--- start Source records ---

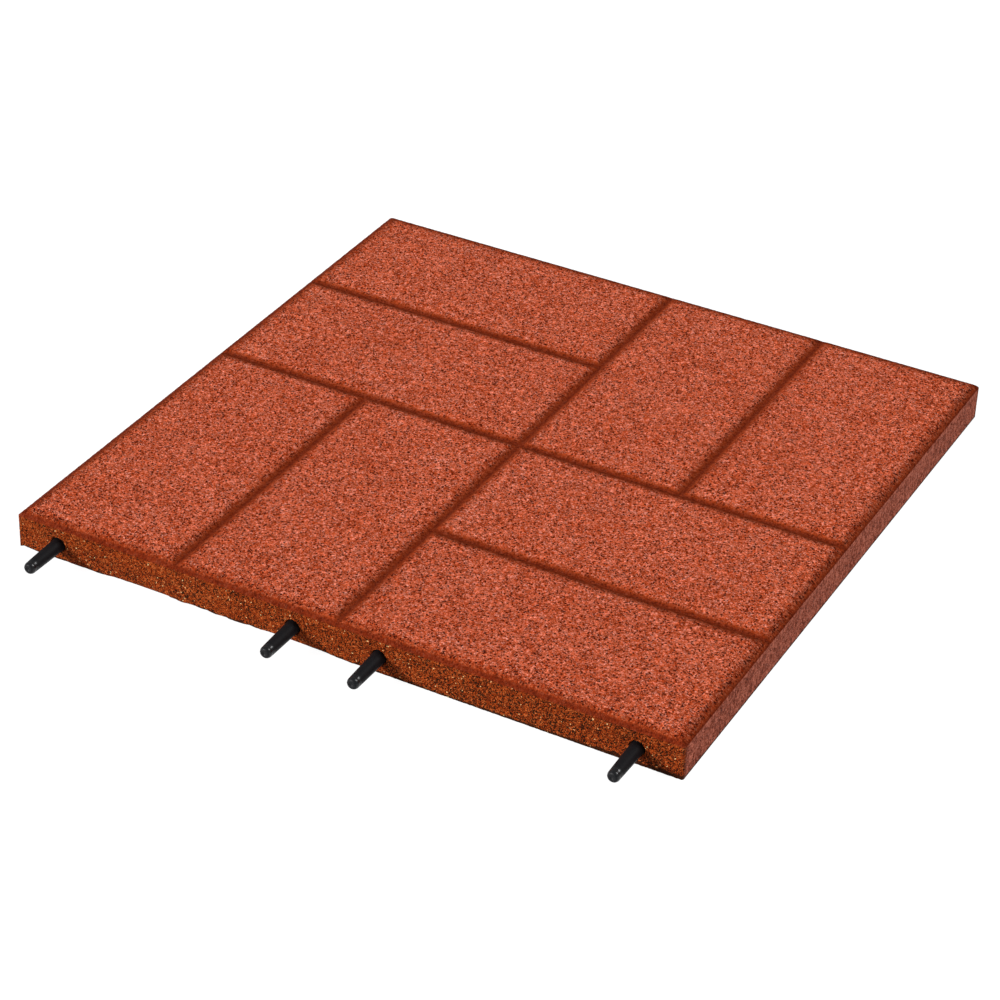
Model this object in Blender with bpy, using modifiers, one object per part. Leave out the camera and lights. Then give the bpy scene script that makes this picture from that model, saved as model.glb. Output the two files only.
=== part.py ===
"""Square rubber stable mat with a basket-weave brick relief, and four dowel pins along one side.

Metres, +Z up. The origin is the centre of the underside, and the pins stand out of the -Y side.
"""
from math import cos, pi, radians, sin, tan

import bmesh
import bpy
from mathutils import Matrix, Vector

# Driving dimensions of the moulded mat
MAT_NAME = "rubber_stable_mat"
SIDE = 0.500
THICKNESS = 0.030
GROOVE_DEPTH = 0.0027
GROOVE_SLOPE = radians(25)
GROOVE_FLOOR = 0.0016
GROOVE_SHOULDER = 0.016
RIM_DEPTH = 0.005
RIM_SLOPE = radians(38)
RIM_SHOULDER = 0.011

# Driving dimensions of the dowel pins and of the bores that take them
PIN_REACH = 0.034
PIN_MIDDLE_RADIUS = 0.0050
PIN_TIP_RADIUS = 0.0044
PIN_NOSE_LENGTH = 0.0030
PIN_END_RADIUS = 0.0022
NECK_PLACE = 0.0038
NECK_WIDTH = 0.0012
NECK_DEPTH = 0.0003
DIMPLE_RADIUS = 0.0012
DIMPLE_DEPTH = 0.0006
PIN_HEIGHT = 0.012
INNER_PIN_X = 0.0325
OUTER_PIN_X = 0.2175
BORE_CLEARANCE = 0.0003
BORE_END_ROOM = 0.001

# How finely round shapes are divided
SHOULDER_STEPS = 5
NOSE_STEPS = 4
PIN_SIDES = 20
BORE_SIDES = 32

# Worked out from the values above
HALF_SIDE = SIDE / 2
BRICK_WIDTH = SIDE / 4
PIN_PLACES = (-OUTER_PIN_X, -INNER_PIN_X, INNER_PIN_X, OUTER_PIN_X)
BORE_RADIUS = PIN_MIDDLE_RADIUS + BORE_CLEARANCE
BORE_DEPTH = PIN_REACH + BORE_END_ROOM
CUTTER_MARGIN = 0.010
WELD_DISTANCE = 0.00001

# Colours in linear RGB
RUBBER_COLOUR = (0.42, 0.085, 0.042, 1.0)
PIN_COLOUR = (0.017, 0.017, 0.018, 1.0)


def clear_scene():
    for obj in list(bpy.data.objects):
        bpy.data.objects.remove(obj, do_unlink=True)


def new_collection(name):
    collection = bpy.data.collections.new(name)
    bpy.context.scene.collection.children.link(collection)
    return collection


def make_material(name, colour, roughness):
    material = bpy.data.materials.new(name)
    material.use_nodes = True
    shader = material.node_tree.nodes["Principled BSDF"]
    shader.inputs["Base Color"].default_value = colour
    shader.inputs["Roughness"].default_value = roughness
    shader.inputs["Metallic"].default_value = 0.0
    return material


def add_object(name, data, collection):
    obj = bpy.data.objects.new(name, data)
    collection.objects.link(obj)
    return obj


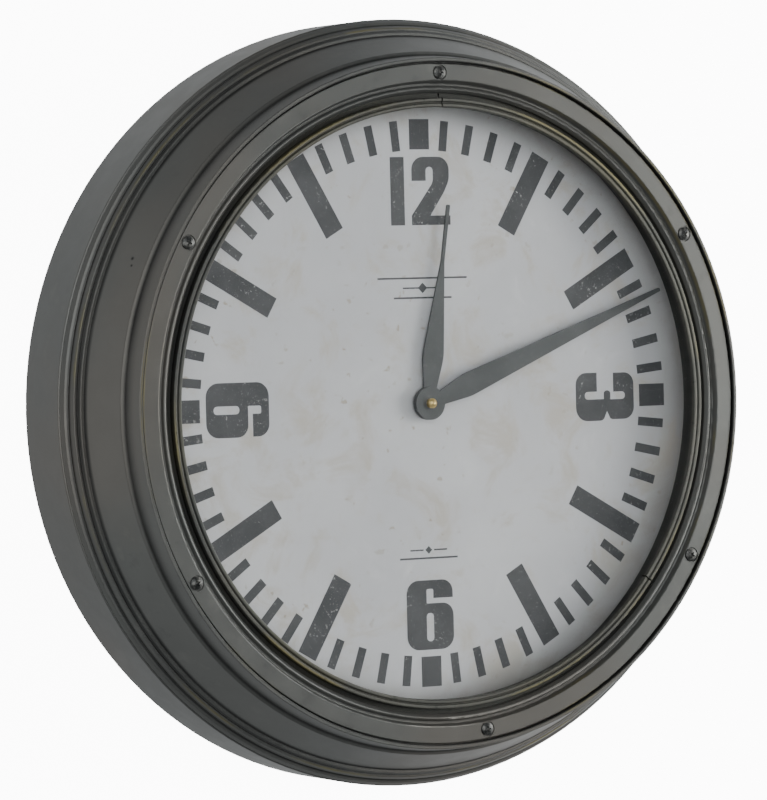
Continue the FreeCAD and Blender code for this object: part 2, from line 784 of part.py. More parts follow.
def make_hand(label, depth, reach, bore, thin_from):
    """Leaf hand: round hub, a blade widest at its shoulder, drawn in to a narrow tip."""
    body = new_body(label)

    def hub(sketch):
        draw_circle(sketch, "hub_radius")

    def blade(sketch):
        half = ["(blade_neck / 2)", "(blade_width / 2)", "(blade_tip / 2)"]
        right = [
            (half[0], "hub_radius - 2", "0"),
            (half[1], "blade_shoulder", "40"),
            (half[2], thin_from, "0"),
            (half[2], reach, "blade_tip / 3"),
        ]
        if thin_from == reach:
            del right[2]
        left = [("-" + across, up, rounding) for across, up, rounding in reversed(right)]
        draw_outline(sketch, right + left)

    def arbor_hole(sketch):
        draw_circle(sketch, bore)

    pad(body, label + "_hub", hub, depth, "hand_thickness")
    pad(body, label + "_blade", blade, depth, "hand_thickness")
    pocket(body, label + "_bore", arbor_hole, depth)
    return body


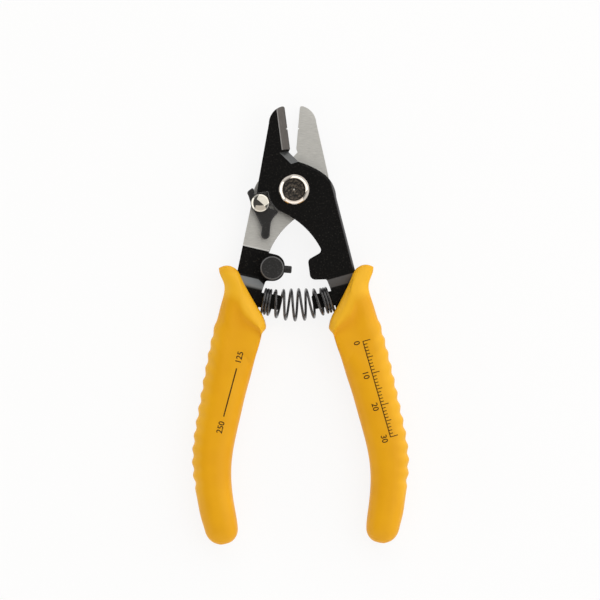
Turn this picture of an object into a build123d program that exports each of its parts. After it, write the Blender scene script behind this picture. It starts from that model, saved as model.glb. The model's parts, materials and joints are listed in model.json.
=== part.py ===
from build123d import *
import math
import os

# Fibre stripper: two stamped steel halves on one pivot, held open by a coil spring.
# Each half is drawn with the jaws closed, pivot on the Z axis and jaws towards +Y.
# The front half lies above the sliding plane Z = 0, the rear half below it.
# All lengths are in millimetres and all angles in degrees.

# Handles and frame
half_opening = 6.2
overall_half_thickness = 5.8

# Steel halves
plate_thickness = 3.0
grind_depth = 0.12
ground_length = 19.9
arm_lean = 8.0
joggle_start = 29.0
joggle_run = 2.6
edge_rounding = 0.3
lobe_top_rounding = 1.3
lobe_bottom_rounding = 1.7
arm_corner_rounding = 0.7
outer_chamfer_width = 0.7
outer_chamfer_depth = 0.45

# Jaws
jaw_length = 25.45
tip_rounding = 0.6
edge_overlap = 0.40
edge_foot = 12.45
edge_land = 0.6
bevel_width = 2.5
bevel_foot = 12.2
throat_bevel_width = 2.1
throat_bevel_reach = 2.9
throat_bevel_top = 0.1
throat_bevel_slant = 1.1
throat_bevel_low = 0.4
tool_margin = 2.0
notch_height = 18.6
notch_half_width = 0.28
strip_hole_radius = 0.09

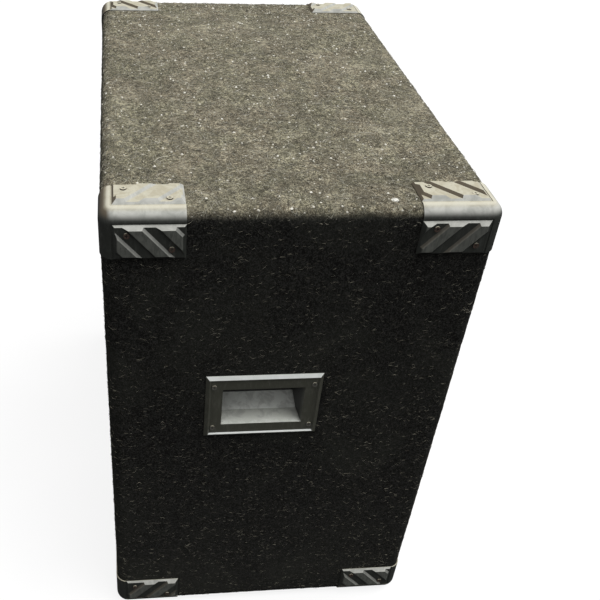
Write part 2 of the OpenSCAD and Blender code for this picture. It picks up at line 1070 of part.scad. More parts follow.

--- end Source records ---

[What you are asked to do] Set down the entries above again, word for word.

[Response to the task]
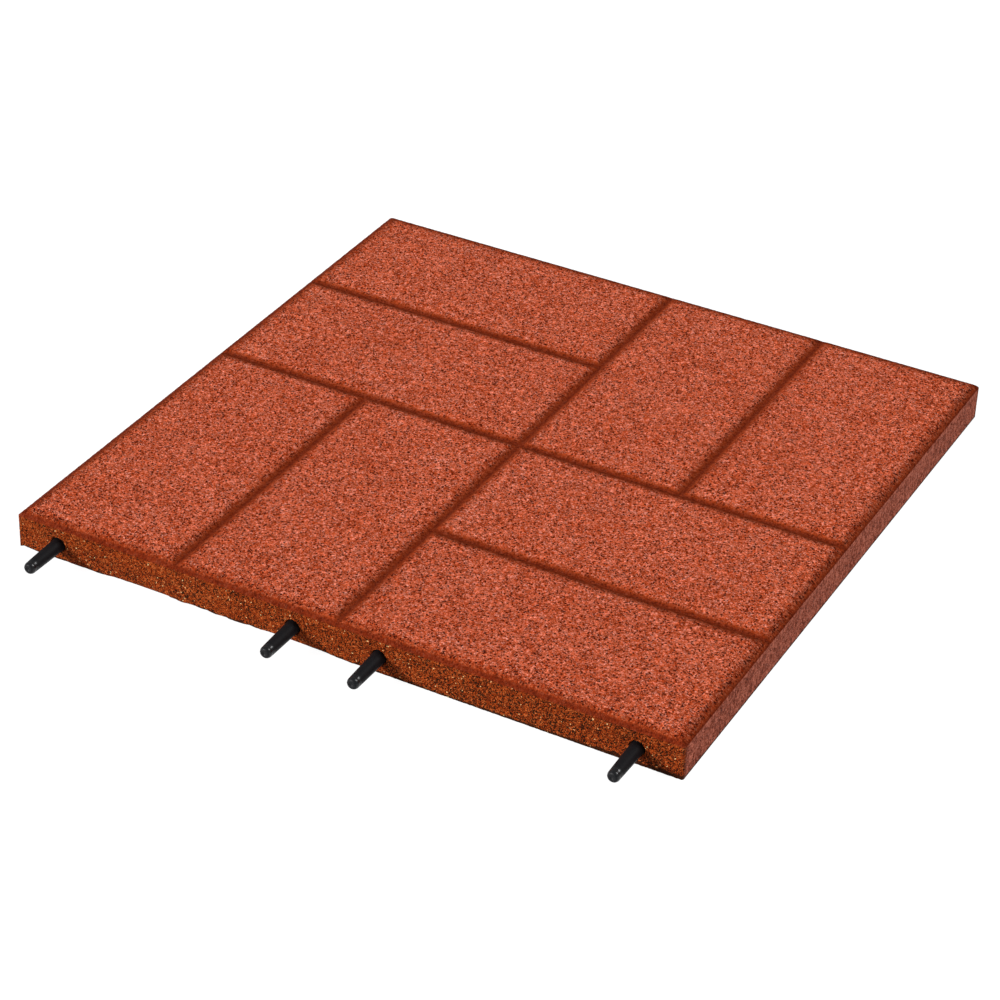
Model this object in Blender with bpy, using modifiers, one object per part. Leave out the camera and lights. Then give the bpy scene script that makes this picture from that model, saved as model.glb. Output the two files only.
=== part.py ===
"""Square rubber stable mat with a basket-weave brick relief, and four dowel pins along one side.

Metres, +Z up. The origin is the centre of the underside, and the pins stand out of the -Y side.
"""
from math import cos, pi, radians, sin, tan

import bmesh
import bpy
from mathutils import Matrix, Vector

# Driving dimensions of the moulded mat
MAT_NAME = "rubber_stable_mat"
SIDE = 0.500
THICKNESS = 0.030
GROOVE_DEPTH = 0.0027
GROOVE_SLOPE = radians(25)
GROOVE_FLOOR = 0.0016
GROOVE_SHOULDER = 0.016
RIM_DEPTH = 0.005
RIM_SLOPE = radians(38)
RIM_SHOULDER = 0.011

# Driving dimensions of the dowel pins and of the bores that take them
PIN_REACH = 0.034
PIN_MIDDLE_RADIUS = 0.0050
PIN_TIP_RADIUS = 0.0044
PIN_NOSE_LENGTH = 0.0030
PIN_END_RADIUS = 0.0022
NECK_PLACE = 0.0038
NECK_WIDTH = 0.0012
NECK_DEPTH = 0.0003
DIMPLE_RADIUS = 0.0012
DIMPLE_DEPTH = 0.0006
PIN_HEIGHT = 0.012
INNER_PIN_X = 0.0325
OUTER_PIN_X = 0.2175
BORE_CLEARANCE = 0.0003
BORE_END_ROOM = 0.001

# How finely round shapes are divided
SHOULDER_STEPS = 5
NOSE_STEPS = 4
PIN_SIDES = 20
BORE_SIDES = 32

# Worked out from the values above
HALF_SIDE = SIDE / 2
BRICK_WIDTH = SIDE / 4
PIN_PLACES = (-OUTER_PIN_X, -INNER_PIN_X, INNER_PIN_X, OUTER_PIN_X)
BORE_RADIUS = PIN_MIDDLE_RADIUS + BORE_CLEARANCE
BORE_DEPTH = PIN_REACH + BORE_END_ROOM
CUTTER_MARGIN = 0.010
WELD_DISTANCE = 0.00001

# Colours in linear RGB
RUBBER_COLOUR = (0.42, 0.085, 0.042, 1.0)
PIN_COLOUR = (0.017, 0.017, 0.018, 1.0)


def clear_scene():
    for obj in list(bpy.data.objects):
        bpy.data.objects.remove(obj, do_unlink=True)


def new_collection(name):
    collection = bpy.data.collections.new(name)
    bpy.context.scene.collection.children.link(collection)
    return collection


def make_material(name, colour, roughness):
    material = bpy.data.materials.new(name)
    material.use_nodes = True
    shader = material.node_tree.nodes["Principled BSDF"]
    shader.inputs["Base Color"].default_value = colour
    shader.inputs["Roughness"].default_value = roughness
    shader.inputs["Metallic"].default_value = 0.0
    return material


def add_object(name, data, collection):
    obj = bpy.data.objects.new(name, data)
    collection.objects.link(obj)
    return obj


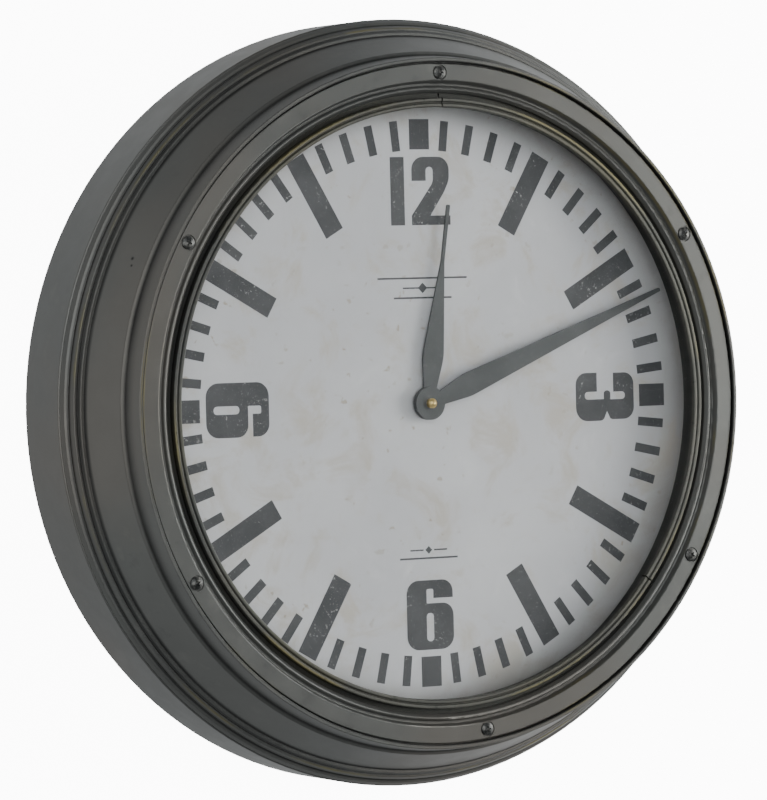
Continue the FreeCAD and Blender code for this object: part 2, from line 784 of part.py. More parts follow.
def make_hand(label, depth, reach, bore, thin_from):
    """Leaf hand: round hub, a blade widest at its shoulder, drawn in to a narrow tip."""
    body = new_body(label)

    def hub(sketch):
        draw_circle(sketch, "hub_radius")

    def blade(sketch):
        half = ["(blade_neck / 2)", "(blade_width / 2)", "(blade_tip / 2)"]
        right = [
            (half[0], "hub_radius - 2", "0"),
            (half[1], "blade_shoulder", "40"),
            (half[2], thin_from, "0"),
            (half[2], reach, "blade_tip / 3"),
        ]
        if thin_from == reach:
            del right[2]
        left = [("-" + across, up, rounding) for across, up, rounding in reversed(right)]
        draw_outline(sketch, right + left)

    def arbor_hole(sketch):
        draw_circle(sketch, bore)

    pad(body, label + "_hub", hub, depth, "hand_thickness")
    pad(body, label + "_blade", blade, depth, "hand_thickness")
    pocket(body, label + "_bore", arbor_hole, depth)
    return body


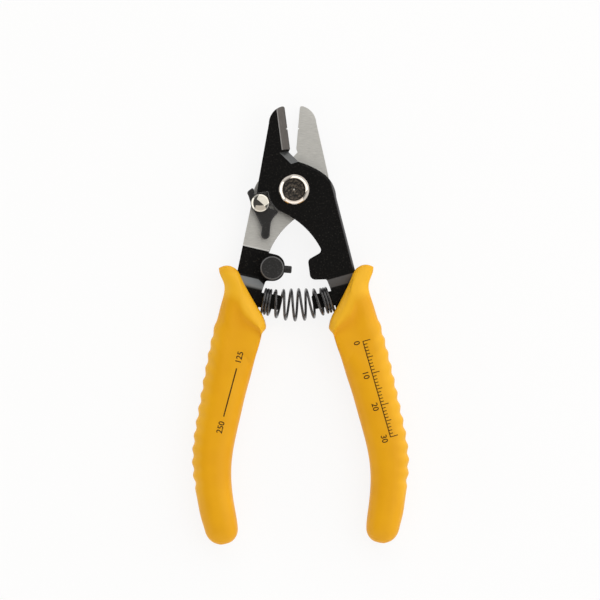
Turn this picture of an object into a build123d program that exports each of its parts. After it, write the Blender scene script behind this picture. It starts from that model, saved as model.glb. The model's parts, materials and joints are listed in model.json.
=== part.py ===
from build123d import *
import math
import os

# Fibre stripper: two stamped steel halves on one pivot, held open by a coil spring.
# Each half is drawn with the jaws closed, pivot on the Z axis and jaws towards +Y.
# The front half lies above the sliding plane Z = 0, the rear half below it.
# All lengths are in millimetres and all angles in degrees.

# Handles and frame
half_opening = 6.2
overall_half_thickness = 5.8

# Steel halves
plate_thickness = 3.0
grind_depth = 0.12
ground_length = 19.9
arm_lean = 8.0
joggle_start = 29.0
joggle_run = 2.6
edge_rounding = 0.3
lobe_top_rounding = 1.3
lobe_bottom_rounding = 1.7
arm_corner_rounding = 0.7
outer_chamfer_width = 0.7
outer_chamfer_depth = 0.45

# Jaws
jaw_length = 25.45
tip_rounding = 0.6
edge_overlap = 0.40
edge_foot = 12.45
edge_land = 0.6
bevel_width = 2.5
bevel_foot = 12.2
throat_bevel_width = 2.1
throat_bevel_reach = 2.9
throat_bevel_top = 0.1
throat_bevel_slant = 1.1
throat_bevel_low = 0.4
tool_margin = 2.0
notch_height = 18.6
notch_half_width = 0.28
strip_hole_radius = 0.09

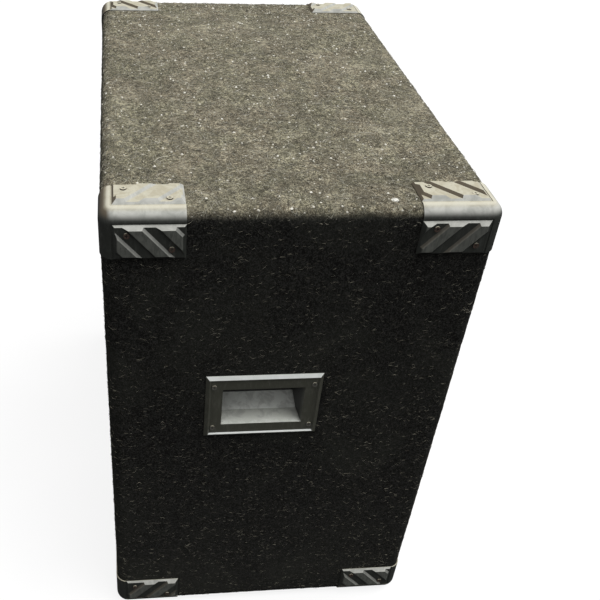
Write part 2 of the OpenSCAD and Blender code for this picture. It picks up at line 1070 of part.scad. More parts follow.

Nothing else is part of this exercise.